DARPA has contracted Raytheon to develop a practical version of a revolutionary air-breathing rotating detonation engine called Gambit, which would have no moving parts and could lead to lighter missiles with longer ranges at lower cost.
Gas turbines are remarkable power plants that have made possible modern air travel and many weapon systems, but they suffer from a number of disadvantages. They are complex machines that are heavy, have many moving parts that are costly to assemble and maintain, and they require exotic materials and special processing to handle the tremendous temperatures they operate at.
It's bad enough when such an engine is installed in an aircraft, but when it's part of a throwaway weapon like a cruise missile, this not only limits the payload, it runs into some serious money.
One alternative is the Rotating Detonation Engine (RDE), which replaces the complexities of the turbine with a peculiar property of burning fuel/air mixtures.
In an RDE, a combustible mixture of fuel and air is introduced into a gap between two coaxial cylinders, with the gap sealed at one end and the other end forming into a nozzle.

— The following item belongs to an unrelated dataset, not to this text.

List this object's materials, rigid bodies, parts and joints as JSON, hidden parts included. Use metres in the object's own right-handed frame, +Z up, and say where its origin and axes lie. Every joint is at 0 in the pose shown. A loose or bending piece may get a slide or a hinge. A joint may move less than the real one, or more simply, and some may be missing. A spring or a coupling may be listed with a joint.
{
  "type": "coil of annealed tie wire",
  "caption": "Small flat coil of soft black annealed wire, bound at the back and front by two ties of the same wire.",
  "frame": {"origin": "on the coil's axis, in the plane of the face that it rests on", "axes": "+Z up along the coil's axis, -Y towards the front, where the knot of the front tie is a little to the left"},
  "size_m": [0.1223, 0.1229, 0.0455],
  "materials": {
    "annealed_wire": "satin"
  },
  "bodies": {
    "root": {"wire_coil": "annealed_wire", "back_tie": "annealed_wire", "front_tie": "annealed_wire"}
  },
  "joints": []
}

When the mixture is ignited, it burns in a very special way. The combustion takes the form of a supersonic wave that travels around inside the gap. As more fuel and air is introduced at the top, the wave continues going around in the gap, producing more and more heat and pressure, and is forced down until it exits through the nozzle, creating thrust.

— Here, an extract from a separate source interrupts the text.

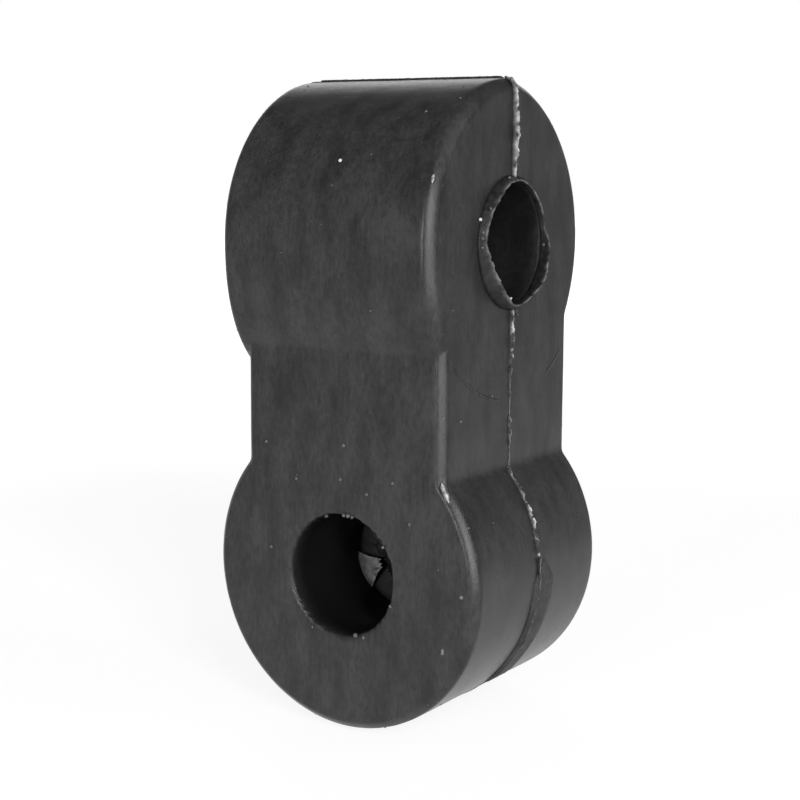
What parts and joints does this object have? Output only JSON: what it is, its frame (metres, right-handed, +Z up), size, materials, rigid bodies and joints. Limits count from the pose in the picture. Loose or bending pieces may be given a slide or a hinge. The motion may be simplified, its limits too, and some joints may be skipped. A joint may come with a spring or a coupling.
{
  "type": "exhaust hanger rubber",
  "caption": "Moulded rubber block with two round eyes at right angles, joined by a square neck, that hangs an exhaust pipe from a car body.",
  "frame": {"origin": "middle of the upper bore, on the mould's parting plane", "axes": "+X along the upper bore, towards the torn lip; +Y along the lower bore, away from the viewer; +Z up, from the lower eye to the upper eye"},
  "size_m": [0.0324, 0.0296, 0.0661],
  "materials": {
    "moulded_rubber": "satin black, straight from the mould"
  },
  "bodies": {
    "root": {"hanger_rubber": "moulded_rubber"}
  },
  "joints": []
}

Such an engine has a number of obvious advantages. They are simple in design, are hard to disable, easy to mass produce inexpensively, don't require exotic metals and ceramics, and are lightweight and compact. They can also be configured with ramjets, gas turbines, and rockets for a wide range of possible applications.
The problem is to take the RDE from the test benches, where they've dwelt in recent years, and create a functioning demonstrator. Under the DARPA contract, Raytheon will develop the Gambit engine through a series of iterations until it comes up with a design that can be adapted to future military weapon systems, especially new stand-off missiles to keep fourth-generation fighters relevant to the 21st century battlefield.
Currently, the project is in Phase 1, which covers preliminary design of the engine and its primary components. Phase 2 will deal with fabrication and testing of the actual engine. The ultimate goal will be to come up with an RDE that can be fitted to future prototype weapon systems.
"This is a revolutionary propulsion system," said Colin Whelan, president of Advanced Technology at Raytheon. "We're leveraging existing digital design tools and experience from across the entire RTX business to rapidly prototype this next-generation strike weapon and mature the technology."
Source: Raytheon